* Task goal *
Find the lines that contain the word "parts" and copy each one.

* Raw records *
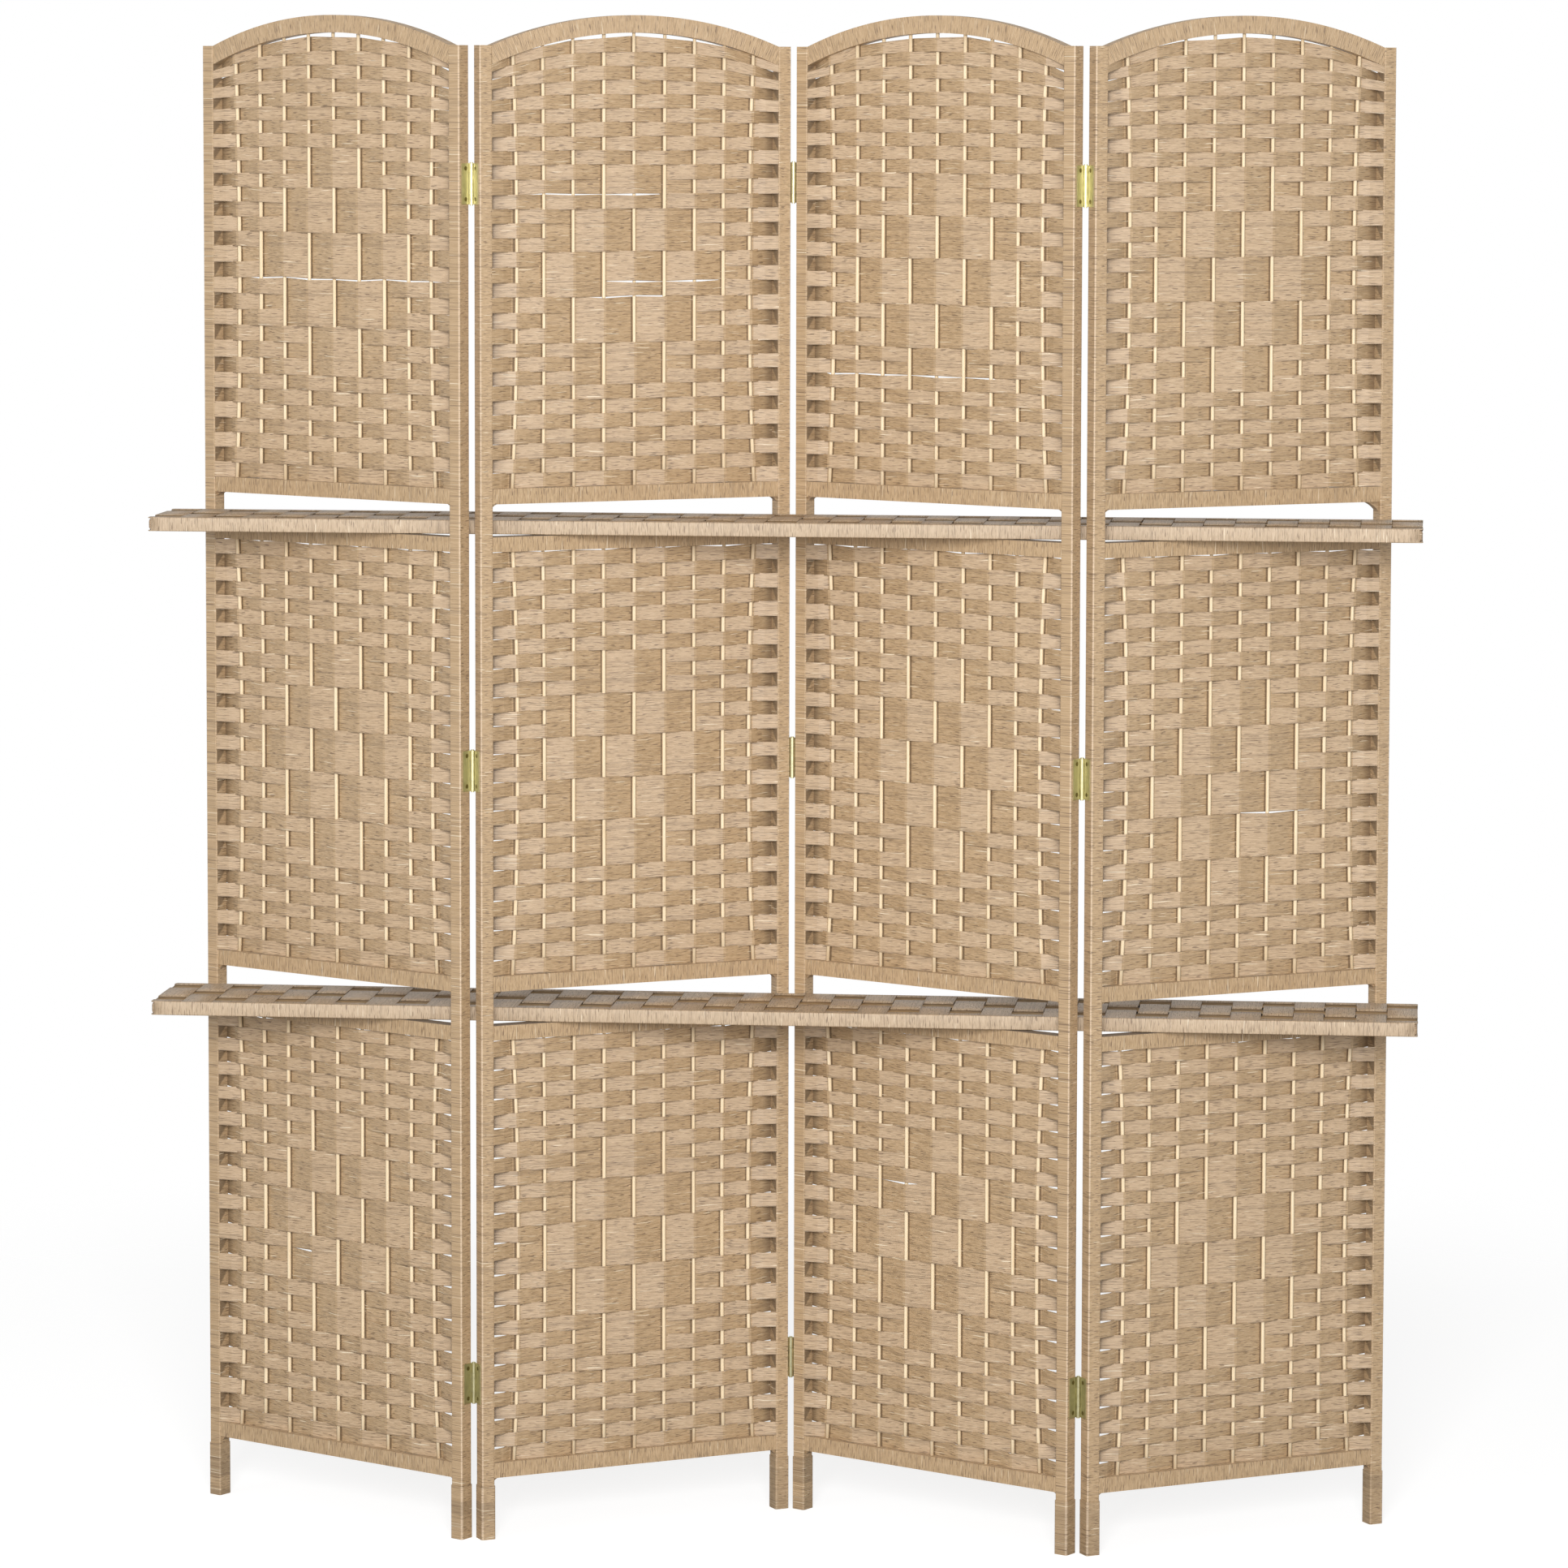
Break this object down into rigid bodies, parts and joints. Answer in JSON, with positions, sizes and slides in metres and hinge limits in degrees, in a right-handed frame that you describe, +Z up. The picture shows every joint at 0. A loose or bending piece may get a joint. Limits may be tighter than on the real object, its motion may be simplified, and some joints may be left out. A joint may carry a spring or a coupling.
{
  "type": "folding screen with shelves",
  "caption": "Zigzag folding screen of arched panels woven in paper fibre over upright reeds, with long shelves lying through slots in the panels.",
  "frame": {"origin": "on the floor, below the middle of the whole screen", "axes": "+X along the shelves to the right as seen from the front, +Y to the back, +Z up"},
  "size_m": [1.5, 0.2222, 1.8],
  "materials": {
    "wrapped_stile": "wooden core wrapped in natural paper fibre, matte",
    "wrapped_rail": "wooden core wrapped in natural paper fibre, matte",
    "woven_mat": "woven paper fibre ribbons, matte",
    "reed": "pale peeled reed, matte",
    "woven_shelf": "woven paper fibre over a board, matte",
    "hinge": "brassed steel, satin",
    "screw": "brassed steel, satin"
  },
  "bodies": {
    "panel_1": {"panel_1_stile_left": "wrapped_stile", "panel_1_stile_right": "wrapped_stile", "panel_1_arch": "wrapped_rail", "panel_1_bottom_rail": "wrapped_rail", "panel_1_lower_slot_rails": "wrapped_rail", "panel_1_upper_slot_rails": "wrapped_rail", "panel_1_lower_mat": "woven_mat", "panel_1_middle_mat": "woven_mat", "panel_1_upper_mat": "woven_mat", "panel_1_reeds": "reed", "fold_1_leaves_left": "hinge", "fold_1_screws_left": "screw"},
    "panel_2": {"panel_2_stile_left": "wrapped_stile", "panel_2_stile_right": "wrapped_stile", "panel_2_arch": "wrapped_rail", "panel_2_bottom_rail": "wrapped_rail", "panel_2_lower_slot_rails": "wrapped_rail", "panel_2_upper_slot_rails": "wrapped_rail", "panel_2_lower_mat": "woven_mat", "panel_2_middle_mat": "woven_mat", "panel_2_upper_mat": "woven_mat", "panel_2_reeds": "reed", "fold_1_leaves_right": "hinge", "fold_1_screws_right": "screw", "fold_2_leaves_left": "hinge", "fold_2_screws_left": "screw", "fold_2_pins": "hinge"},
    "panel_3": {"panel_3_stile_left": "wrapped_stile", "panel_3_stile_right": "wrapped_stile", "panel_3_arch": "wrapped_rail", "panel_3_bottom_rail": "wrapped_rail", "panel_3_lower_slot_rails": "wrapped_rail", "panel_3_upper_slot_rails": "wrapped_rail", "panel_3_lower_mat": "woven_mat", "panel_3_middle_mat": "woven_mat", "panel_3_upper_mat": "woven_mat", "panel_3_reeds": "reed", "fold_2_leaves_right": "hinge", "fold_2_screws_right": "screw", "fold_3_leaves_left": "hinge", "fold_3_screws_left": "screw", "fold_3_pins": "hinge"},
    "panel_4": {"panel_4_stile_left": "wrapped_stile", "panel_4_stile_right": "wrapped_stile", "panel_4_arch": "wrapped_rail", "panel_4_bottom_rail": "wrapped_rail", "panel_4_lower_slot_rails": "wrapped_rail", "panel_4_upper_slot_rails": "wrapped_rail", "panel_4_lower_mat": "woven_mat", "panel_4_middle_mat": "woven_mat", "panel_4_upper_mat": "woven_mat", "panel_4_reeds": "reed", "fold_3_leaves_right": "hinge", "fold_3_screws_right": "screw"},
    "fold_1_pins": {"fold_1_pins": "hinge"},
    "upper_shelf": {"upper_shelf": "woven_shelf"},
    "lower_shelf": {"lower_shelf": "woven_shelf"}
  },
  "joints": [
    {"name": "middle_fold", "type": "hinge", "parent": "panel_2", "child": "panel_3", "pos_m": [0, 0.09568, 0.915], "axis": [0, 0, -1], "range_deg": [0, 118]},
    {"name": "left_fold", "type": "hinge", "parent": "panel_2", "child": "panel_1", "pos_m": [-0.35809, -0.09568, 0.915], "axis": [0, 0, -1], "range_deg": [0, 118]},
    {"name": "right_fold", "type": "hinge", "parent": "panel_3", "child": "panel_4", "pos_m": [0.35809, -0.09568, 0.915], "axis": [0, 0, 1], "range_deg": [0, 118]},
    {"name": "left_pins_turn", "type": "hinge", "parent": "panel_2", "child": "fold_1_pins", "pos_m": [-0.35809, -0.09568, 0.915], "axis": [0, 0, -1], "range_deg": [0, 59]},
    {"name": "upper_shelf_slide", "type": "slide", "parent": "fold_1_pins", "child": "upper_shelf", "axis": [1, 0, 0], "range_m": [-0.65, 0.65]},
    {"name": "lower_shelf_slide", "type": "slide", "parent": "fold_1_pins", "child": "lower_shelf", "axis": [1, 0, 0], "range_m": [-0.65, 0.65]}
  ],
  "couplings": [
    {"joint": "left_fold", "follows": "middle_fold", "ratio": 1},
    {"joint": "right_fold", "follows": "middle_fold", "ratio": 1},
    {"joint": "left_pins_turn", "follows": "middle_fold", "ratio": 0.5}
  ]
}
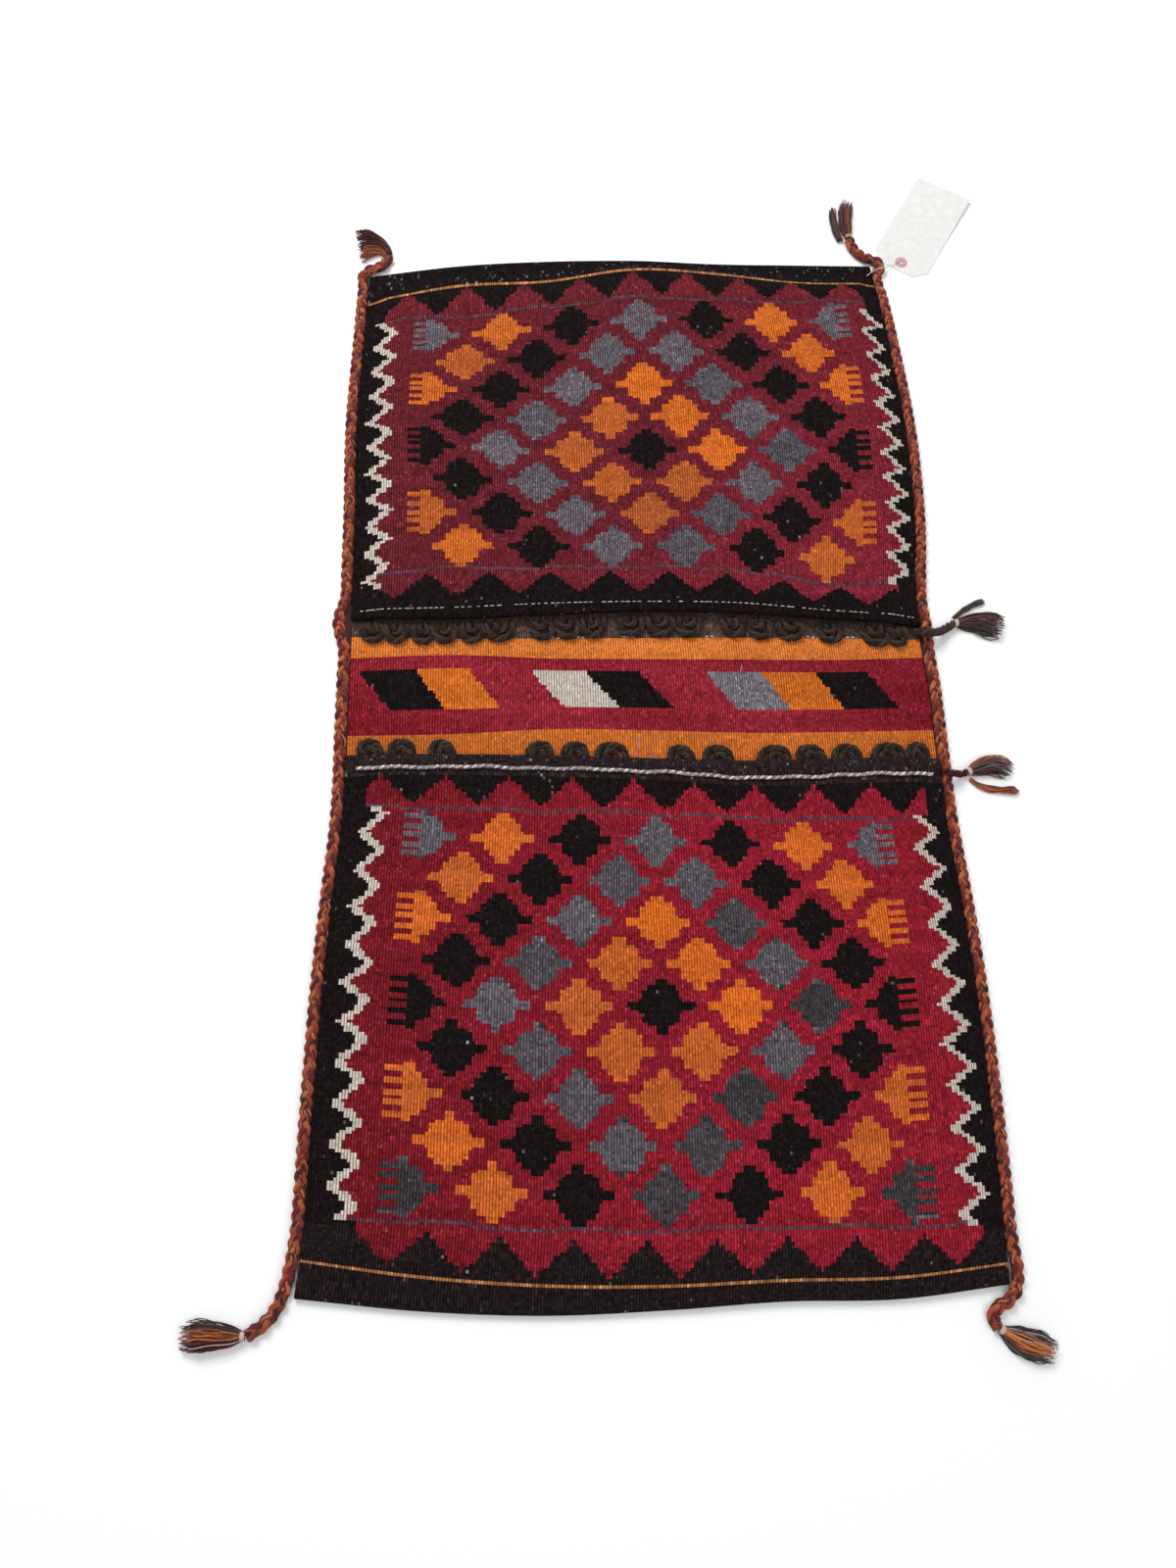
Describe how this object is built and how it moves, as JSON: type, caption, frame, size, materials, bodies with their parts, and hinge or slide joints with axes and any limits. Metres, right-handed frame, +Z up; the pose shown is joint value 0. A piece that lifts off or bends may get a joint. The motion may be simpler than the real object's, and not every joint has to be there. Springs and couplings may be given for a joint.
{
  "type": "kilim saddle bag",
  "caption": "Kilim saddle bag of striped and stepped-cross wool weave: a bridge between double pouches, with braided sides, closure loops and corner tassels, lying flat.",
  "frame": {"origin": "Middle of the flat underside of the bag, on the floor, half way along and half way across the woven strip.", "axes": "+Z up off the floor, +Y along the bag from the lower pouch to the upper pouch, +X to the right seen from above."},
  "size_m": [0.7303, 1.1521, 0.0187],
  "materials": {
    "wool_kilim": "slit-woven wool, ribbed across, matt",
    "wool_braid": "plaited wool yarn, matt",
    "goat_hair_cord": "plied goat-hair cord, slightly shiny",
    "wool_tassel": "loose wool yarn, matt",
    "cotton_yarn": "twisted cotton yarn, matt",
    "tag_paper": null,
    "eyelet_ring": "gummed paper ring, matt"
  },
  "bodies": {
    "root": {"braid_left": "wool_braid", "braid_right": "wool_braid", "closure_loop_lower_01": "goat_hair_cord", "closure_loop_lower_02": "goat_hair_cord", "closure_loop_lower_03": "goat_hair_cord", "closure_loop_lower_04": "goat_hair_cord", "closure_loop_lower_05": "goat_hair_cord", "closure_loop_lower_06": "goat_hair_cord", "closure_loop_lower_07": "goat_hair_cord", "closure_loop_lower_08": "goat_hair_cord", "closure_loop_lower_09": "goat_hair_cord", "closure_loop_lower_10": "goat_hair_cord", "closure_loop_lower_11": "goat_hair_cord", "closure_loop_lower_12": "goat_hair_cord", "closure_loop_lower_13": "goat_hair_cord", "closure_loop_upper_01": "goat_hair_cord", "closure_loop_upper_02": "goat_hair_cord", "closure_loop_upper_03": "goat_hair_cord", "closure_loop_upper_04": "goat_hair_cord", "closure_loop_upper_05": "goat_hair_cord", "closure_loop_upper_06": "goat_hair_cord", "closure_loop_upper_07": "goat_hair_cord", "closure_loop_upper_08": "goat_hair_cord", "closure_loop_upper_09": "goat_hair_cord", "closure_loop_upper_10": "goat_hair_cord", "closure_loop_upper_11": "goat_hair_cord", "closure_loop_upper_12": "goat_hair_cord", "closure_loop_upper_13": "goat_hair_cord", "closure_loop_upper_14": "goat_hair_cord", "closure_loop_upper_15": "goat_hair_cord", "closure_loop_upper_16": "goat_hair_cord", "closure_loop_upper_17": "goat_hair_cord", "closure_loop_upper_18": "goat_hair_cord", "laid_cord": "cotton_yarn", "mouth_cord_lower": "wool_braid", "mouth_cord_upper": "goat_hair_cord", "paper_tag": "tag_paper", "tag_eyelet": "eyelet_ring", "tag_string": "cotton_yarn", "tassel_bottom_left": "wool_tassel", "tassel_bottom_right": "wool_tassel", "tassel_lower_mouth": "wool_tassel", "tassel_lower_mouth_strand": "wool_tassel", "tassel_top_left": "wool_tassel", "tassel_top_right": "wool_tassel", "tassel_top_right_strand": "wool_tassel", "tassel_upper_mouth": "wool_tassel", "tassel_upper_mouth_wisp": "wool_tassel", "tie_bottom_left": "cotton_yarn", "tie_bottom_right": "cotton_yarn", "tie_lower_mouth": "cotton_yarn", "tie_top_right": "cotton_yarn", "tie_upper_mouth": "cotton_yarn", "woven_strip": "wool_kilim"}
  },
  "joints": []
}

* Right answer *
Break this object down into rigid bodies, parts and joints. Answer in JSON, with positions, sizes and slides in metres and hinge limits in degrees, in a right-handed frame that you describe, +Z up. The picture shows every joint at 0. A loose or bending piece may get a joint. Limits may be tighter than on the real object, its motion may be simplified, and some joints may be left out. A joint may carry a spring or a coupling.
Describe how this object is built and how it moves, as JSON: type, caption, frame, size, materials, bodies with their parts, and hinge or slide joints with axes and any limits. Metres, right-handed frame, +Z up; the pose shown is joint value 0. A piece that lifts off or bends may get a joint. The motion may be simpler than the real object's, and not every joint has to be there. Springs and couplings may be given for a joint.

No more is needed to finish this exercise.